No recuerdo bien en qué texto he escrito alguna vez que hubo una escuela de druidas experta en guardar los sonidos más queridos en caracolas de mar, para curar las nostalgias de los argonautas que partían al largo viaje. De haber sido yo uno de ellos, entre las voces de las que no habría prescindido está la de Santiago Feliú.

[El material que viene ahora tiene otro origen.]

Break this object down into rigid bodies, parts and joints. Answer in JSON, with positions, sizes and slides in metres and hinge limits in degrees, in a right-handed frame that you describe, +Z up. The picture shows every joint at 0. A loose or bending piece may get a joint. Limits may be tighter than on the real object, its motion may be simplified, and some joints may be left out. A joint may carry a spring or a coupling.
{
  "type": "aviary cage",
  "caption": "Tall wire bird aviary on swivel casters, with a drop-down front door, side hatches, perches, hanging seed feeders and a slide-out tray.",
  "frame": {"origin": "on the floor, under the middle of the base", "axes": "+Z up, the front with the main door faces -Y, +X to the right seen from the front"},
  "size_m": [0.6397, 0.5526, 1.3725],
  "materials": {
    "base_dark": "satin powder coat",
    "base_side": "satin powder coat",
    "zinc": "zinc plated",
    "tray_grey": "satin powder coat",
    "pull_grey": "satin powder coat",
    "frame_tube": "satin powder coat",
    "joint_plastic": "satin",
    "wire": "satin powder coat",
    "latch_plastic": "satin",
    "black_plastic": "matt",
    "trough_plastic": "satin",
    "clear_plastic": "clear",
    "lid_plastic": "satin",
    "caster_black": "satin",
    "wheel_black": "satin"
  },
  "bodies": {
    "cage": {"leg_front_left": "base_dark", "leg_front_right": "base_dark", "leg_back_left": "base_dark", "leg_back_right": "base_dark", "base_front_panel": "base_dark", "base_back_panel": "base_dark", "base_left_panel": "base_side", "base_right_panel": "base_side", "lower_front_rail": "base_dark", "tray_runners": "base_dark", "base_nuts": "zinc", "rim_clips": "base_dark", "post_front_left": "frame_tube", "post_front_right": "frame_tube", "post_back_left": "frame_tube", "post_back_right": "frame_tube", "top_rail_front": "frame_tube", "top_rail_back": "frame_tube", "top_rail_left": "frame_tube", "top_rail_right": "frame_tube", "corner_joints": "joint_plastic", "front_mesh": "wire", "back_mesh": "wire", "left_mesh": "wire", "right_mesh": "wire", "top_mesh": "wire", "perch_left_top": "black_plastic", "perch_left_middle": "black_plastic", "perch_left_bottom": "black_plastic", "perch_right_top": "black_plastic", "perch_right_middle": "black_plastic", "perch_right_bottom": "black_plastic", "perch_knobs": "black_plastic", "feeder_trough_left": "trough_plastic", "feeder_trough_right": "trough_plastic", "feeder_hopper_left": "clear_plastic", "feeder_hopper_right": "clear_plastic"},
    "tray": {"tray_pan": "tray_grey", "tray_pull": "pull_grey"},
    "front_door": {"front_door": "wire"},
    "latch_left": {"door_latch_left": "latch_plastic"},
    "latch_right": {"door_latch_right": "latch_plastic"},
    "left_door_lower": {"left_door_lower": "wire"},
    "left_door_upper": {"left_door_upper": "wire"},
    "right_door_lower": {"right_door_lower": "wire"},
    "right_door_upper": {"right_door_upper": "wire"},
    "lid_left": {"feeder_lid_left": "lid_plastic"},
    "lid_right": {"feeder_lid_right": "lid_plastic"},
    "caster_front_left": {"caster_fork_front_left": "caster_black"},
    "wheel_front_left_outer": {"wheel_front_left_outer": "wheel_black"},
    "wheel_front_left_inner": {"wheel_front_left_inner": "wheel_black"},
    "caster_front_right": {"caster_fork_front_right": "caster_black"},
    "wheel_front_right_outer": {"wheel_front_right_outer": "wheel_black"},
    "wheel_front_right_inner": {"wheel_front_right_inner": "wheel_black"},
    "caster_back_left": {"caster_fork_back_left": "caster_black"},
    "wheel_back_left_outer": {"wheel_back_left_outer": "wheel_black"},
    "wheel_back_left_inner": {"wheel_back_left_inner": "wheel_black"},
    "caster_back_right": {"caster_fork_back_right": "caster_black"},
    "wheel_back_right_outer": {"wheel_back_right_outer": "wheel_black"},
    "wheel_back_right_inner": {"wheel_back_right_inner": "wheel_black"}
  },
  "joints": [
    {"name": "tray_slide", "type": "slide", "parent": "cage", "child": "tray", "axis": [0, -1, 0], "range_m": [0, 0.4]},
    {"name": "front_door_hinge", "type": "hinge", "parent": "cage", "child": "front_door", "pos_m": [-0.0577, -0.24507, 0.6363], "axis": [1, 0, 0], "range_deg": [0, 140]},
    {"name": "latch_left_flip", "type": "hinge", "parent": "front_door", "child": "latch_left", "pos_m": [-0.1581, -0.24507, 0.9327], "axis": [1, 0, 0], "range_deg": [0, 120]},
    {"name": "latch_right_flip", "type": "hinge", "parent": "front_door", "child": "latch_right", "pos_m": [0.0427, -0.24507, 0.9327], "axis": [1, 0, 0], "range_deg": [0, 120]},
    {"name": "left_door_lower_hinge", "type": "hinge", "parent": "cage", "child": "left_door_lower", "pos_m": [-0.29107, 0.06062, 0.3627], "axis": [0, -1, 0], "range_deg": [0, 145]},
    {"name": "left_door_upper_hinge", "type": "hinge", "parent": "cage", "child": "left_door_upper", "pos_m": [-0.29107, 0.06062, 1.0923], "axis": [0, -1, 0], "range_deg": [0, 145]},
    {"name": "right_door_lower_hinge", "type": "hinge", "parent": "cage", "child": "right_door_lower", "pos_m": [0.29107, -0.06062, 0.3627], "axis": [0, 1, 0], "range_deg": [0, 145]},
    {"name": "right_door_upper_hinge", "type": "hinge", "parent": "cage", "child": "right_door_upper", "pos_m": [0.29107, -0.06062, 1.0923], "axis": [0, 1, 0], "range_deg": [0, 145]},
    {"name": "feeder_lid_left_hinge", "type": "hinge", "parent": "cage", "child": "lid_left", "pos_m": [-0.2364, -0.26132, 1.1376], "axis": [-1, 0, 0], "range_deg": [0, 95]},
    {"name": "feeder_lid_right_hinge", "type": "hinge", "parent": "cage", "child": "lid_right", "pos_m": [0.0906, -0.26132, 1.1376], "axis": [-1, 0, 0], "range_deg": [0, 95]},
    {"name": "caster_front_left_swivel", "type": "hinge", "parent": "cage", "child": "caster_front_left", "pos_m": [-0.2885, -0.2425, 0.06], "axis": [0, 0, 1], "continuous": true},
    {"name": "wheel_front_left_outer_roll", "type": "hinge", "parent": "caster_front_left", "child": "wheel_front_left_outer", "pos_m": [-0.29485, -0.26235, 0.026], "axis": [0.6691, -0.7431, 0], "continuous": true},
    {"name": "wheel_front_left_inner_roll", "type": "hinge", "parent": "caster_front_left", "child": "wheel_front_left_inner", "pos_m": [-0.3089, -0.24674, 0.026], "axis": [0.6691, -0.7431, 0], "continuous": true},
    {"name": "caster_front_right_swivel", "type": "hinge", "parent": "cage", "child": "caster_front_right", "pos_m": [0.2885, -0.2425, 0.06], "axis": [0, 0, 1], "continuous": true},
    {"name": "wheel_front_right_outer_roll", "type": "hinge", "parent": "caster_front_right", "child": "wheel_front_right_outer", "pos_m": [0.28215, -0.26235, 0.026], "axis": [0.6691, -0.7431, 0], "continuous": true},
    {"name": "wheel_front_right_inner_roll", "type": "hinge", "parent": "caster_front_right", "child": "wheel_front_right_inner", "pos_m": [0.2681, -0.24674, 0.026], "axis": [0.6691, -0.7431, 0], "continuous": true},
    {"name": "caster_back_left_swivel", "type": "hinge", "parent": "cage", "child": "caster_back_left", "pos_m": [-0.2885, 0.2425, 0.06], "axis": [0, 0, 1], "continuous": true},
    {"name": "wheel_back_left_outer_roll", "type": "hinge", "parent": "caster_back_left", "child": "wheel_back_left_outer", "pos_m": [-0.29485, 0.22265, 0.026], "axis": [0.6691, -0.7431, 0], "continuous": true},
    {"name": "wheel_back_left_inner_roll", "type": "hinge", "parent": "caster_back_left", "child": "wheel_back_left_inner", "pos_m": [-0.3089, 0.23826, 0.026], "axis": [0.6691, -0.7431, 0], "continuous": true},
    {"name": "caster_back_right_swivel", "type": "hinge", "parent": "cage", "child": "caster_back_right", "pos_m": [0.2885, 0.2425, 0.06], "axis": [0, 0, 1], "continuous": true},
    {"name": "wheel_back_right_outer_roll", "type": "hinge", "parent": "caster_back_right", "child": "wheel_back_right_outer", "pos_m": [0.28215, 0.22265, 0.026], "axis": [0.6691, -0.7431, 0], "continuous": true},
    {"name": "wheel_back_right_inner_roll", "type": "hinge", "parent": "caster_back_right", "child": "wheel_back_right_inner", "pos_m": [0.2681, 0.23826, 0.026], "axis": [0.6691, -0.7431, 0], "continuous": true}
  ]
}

Quiero concluir estas líneas dedicadas al Santi a propósito de su fallecimiento, reproduciendo un fragmento de un texto escrito por nuestro común hermano Humberto Manduley, de seguro una de las personas que entre nosotros mejor ha decodificado la esencia de la propuesta de este genuino trovador, definido por otro buen amigo, Juan Pin Vilar, como «un hippy en el comunismo». En sus palabras, el Mandu (que de seguro también desde México estará más que afligido ante la pérdida del Santi) deja sentado que en los textos de Santiago Feliú, además de los temas sociales, aparecen tópicos como los sueños, el tiempo, la muerte y el amor, por lo que con sobrada lucidez afirma:
«Su discurso poético es todo lo personal que permiten las actuales condiciones globalizadoras en el arte. En sus canciones priman metáforas casi dadaístas (“azul como su hijo, bebé como su cielo”), de un lirismo cristalino, o de una intensidad sobrecogedora (“solo con golpes hondos mi alma intranquila entiende”). También es irreverente y cáustico, apasionado y tierno, lúcido y mordaz, una especie de Borges lisérgico (es la primera equivalencia literaria que me viene a la mente) hilvanando palabras hasta decir exactamente lo que esperamos de él. Si bien a veces se mueve en concéntricos círculos intimistas no rehúsa un compromiso generacional. El mismo cantor que apuesta por nuestro devenir social en tanto nación (“es un amor por Cuba”) expresa sus rabias ante la cerrazón burocrática (“las buenas locuras las asesina un buen puesto”) o habla sobre la ambigüedad económica actual en el Rock and Rolito de Fulanito y Menganito. Aun cuando la etapa hipercriticista de los 80 ha quedado como anécdota, Santi sigue ejerciendo su rol de cronista de un tiempo histórico específico (el suyo, el mío) diciendo las cosas claras, sin tartamudear (¿algo insólito en él, no?), invocando el regreso nunca utópico de Lennon y el Che, hablando contra el oportunista, encarando su postura sin concesiones... y no digo más “no vaya a ser que algún cretino diga que uno es contrarrevolucionario”».